Tuesday, July 22, 2014

Benjamin Bridge

1694.  Benjamin Bridge Tidal Bay (Nova Scotia)

When it comes to Canadian wine stories, most feature BC (and, in most instances, Okanagan or Similkameen) wines or Ontario's Niagra region. Despite its being on the opposite side of the country and the relative obscurity of the wines on the West Coast, I know fully well that Nova Scotia is the home to a growing and often well-received region of its own. Boo and I even took a quick one-day tour of the Gaspereau Valley when we visited Halifax in 2008 (unfortunately, well before this blog was started).

We didn't hear of or visit Benjamin Bridge back then but I've since been advised to reach out and grab immediately when I run across any of their wines. If memory serves, Elzee brought us back this bottle when she found herself in Halifax for an extended weekend for work.

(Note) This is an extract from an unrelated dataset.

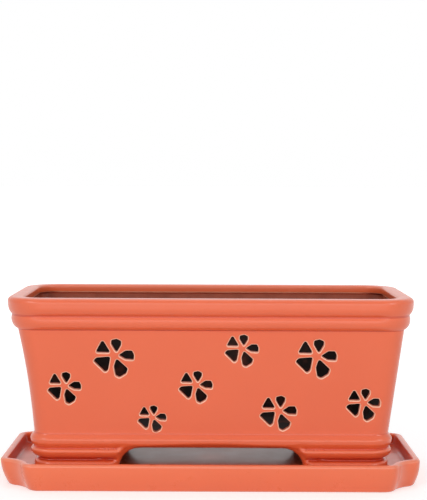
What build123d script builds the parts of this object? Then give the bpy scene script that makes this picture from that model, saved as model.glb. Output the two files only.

Not only did Elzee do us a big favour by bringing back the bottle but she introduced me to an interesting wine story that I hadn't run across before.

Nova Scotia has an even cooler climate than BC's Okanagan Valley. It's probably more along the lines of our Vancouver Island and Gulf Island wineries. As such, the variety of grapes that can reliably ripen in the region can be limited. We're generally talking high acid, slow-ripening white grapes - not that there's the slightest thing wrong with that in this world of big, ripe, sweet reds. Well, according to this article by Jessica Emin in Halifax Magazine, "in 2012, the Winery Association of Nova Scotia thought it would be a smart move on its part to have a signature style of wine evocative of the terroir and climate of Nova Scotia, and consistent from winery to winery."

The article continues, "To call a wine Tidal Bay in Nova Scotia it must be of a certain blend of grapes, all of which are grown in N.S., and each year wineries are approved by a tasting panel to see that they fit the harmony. The ideal Tidal Bay should showcase the bright, zingy, aromatic and crisp style of the province."

Benjamin Bridge's Tidal Bay is made from L'Acadie Blanc, Ortega and New York Muscat. I remember wondering why BC's island wineries didn't look into L'Acadie Blanc since it was rather ubiquitous in Nova Scotia. Well, it must be playing a worthwhile role in this wine as we were certainly captivated. My note read, "Bright Fruit. Nice acidity. Nice introduction to Benjamin Bridge."

I understand that the winery's particularly known for its bubblies. Can't wait to get my hands on one of those.